The Court is of the opinion that the defendants, except Marshall, having brought themselves within the provisions of the act of 1796 in showing an adverse possession of more than twenty years before the commencement of this suit have sustained their defense, and consequently that the bill of the complainants as to them must be dismissed.
As the extent of the interference of Marshall's claim under the patents of Barbor and Halbert and others, with Willing's entry, does not appear from the proof in the cause, and as such proof is essential to enable the court to determine on the respective rights to the parties, the cause may be certified to the court below as to him for further proceedings.
Fowler, one of the defendants, has not answered the bill; the merits of his claim cannot now be investigated. The cause as to him also may be sent down for further proceedings.

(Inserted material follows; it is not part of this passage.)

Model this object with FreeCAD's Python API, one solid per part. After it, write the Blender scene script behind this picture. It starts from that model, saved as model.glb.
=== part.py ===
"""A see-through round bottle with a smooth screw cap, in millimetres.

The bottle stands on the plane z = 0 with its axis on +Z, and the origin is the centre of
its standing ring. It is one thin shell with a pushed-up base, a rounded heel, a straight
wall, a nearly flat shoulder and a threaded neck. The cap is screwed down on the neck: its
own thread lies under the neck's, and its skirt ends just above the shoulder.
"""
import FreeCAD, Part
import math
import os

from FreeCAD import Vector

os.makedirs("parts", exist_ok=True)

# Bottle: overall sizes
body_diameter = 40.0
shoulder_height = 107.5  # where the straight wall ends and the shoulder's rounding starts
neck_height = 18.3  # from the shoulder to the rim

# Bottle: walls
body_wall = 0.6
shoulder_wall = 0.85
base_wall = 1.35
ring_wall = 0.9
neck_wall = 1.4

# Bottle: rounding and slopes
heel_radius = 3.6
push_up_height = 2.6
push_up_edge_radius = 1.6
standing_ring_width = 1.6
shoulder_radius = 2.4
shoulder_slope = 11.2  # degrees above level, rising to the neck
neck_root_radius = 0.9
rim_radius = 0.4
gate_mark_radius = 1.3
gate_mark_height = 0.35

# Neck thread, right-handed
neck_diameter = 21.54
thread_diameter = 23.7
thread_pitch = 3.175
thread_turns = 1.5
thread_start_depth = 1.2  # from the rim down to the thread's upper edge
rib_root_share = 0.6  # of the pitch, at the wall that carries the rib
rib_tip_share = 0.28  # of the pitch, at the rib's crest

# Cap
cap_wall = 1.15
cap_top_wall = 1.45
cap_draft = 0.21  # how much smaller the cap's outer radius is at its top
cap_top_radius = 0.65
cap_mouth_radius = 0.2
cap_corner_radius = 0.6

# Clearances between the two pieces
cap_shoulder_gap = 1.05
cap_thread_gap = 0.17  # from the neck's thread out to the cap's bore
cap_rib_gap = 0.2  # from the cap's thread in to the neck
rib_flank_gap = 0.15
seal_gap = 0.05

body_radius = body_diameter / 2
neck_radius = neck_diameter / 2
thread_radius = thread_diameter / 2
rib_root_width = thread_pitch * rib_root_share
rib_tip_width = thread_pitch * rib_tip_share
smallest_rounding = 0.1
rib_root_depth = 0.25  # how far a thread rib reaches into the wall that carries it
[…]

This cause came on to be heard on the transcript of the record from the Circuit Court of the United States for the District of Kentucky and was argued by counsel, on consideration whereof it is ordered, adjudged, and decreed by this Court that the decree of the said circuit court in this cause be and the same is hereby affirmed as to all the respondents and appellees except Humphrey Marshall and Fowler, and as to him, the said Marshall, it is adjudged and decreed by this Court that the decree of the said circuit court be and the same is hereby reversed and that this cause be and the same is hereby remanded to the said circuit court for further proceedings to be had therein as to the said Humphrey Marshall according to law and justice and in conformity to the opinion and decree of this Court, and it is further adjudged and decreed by this Court that this cause be and the same is hereby remanded to the said circuit court for further proceedings to be had therein as to the said defendant Fowler, who did not answer the bill, and against whom there was no decree.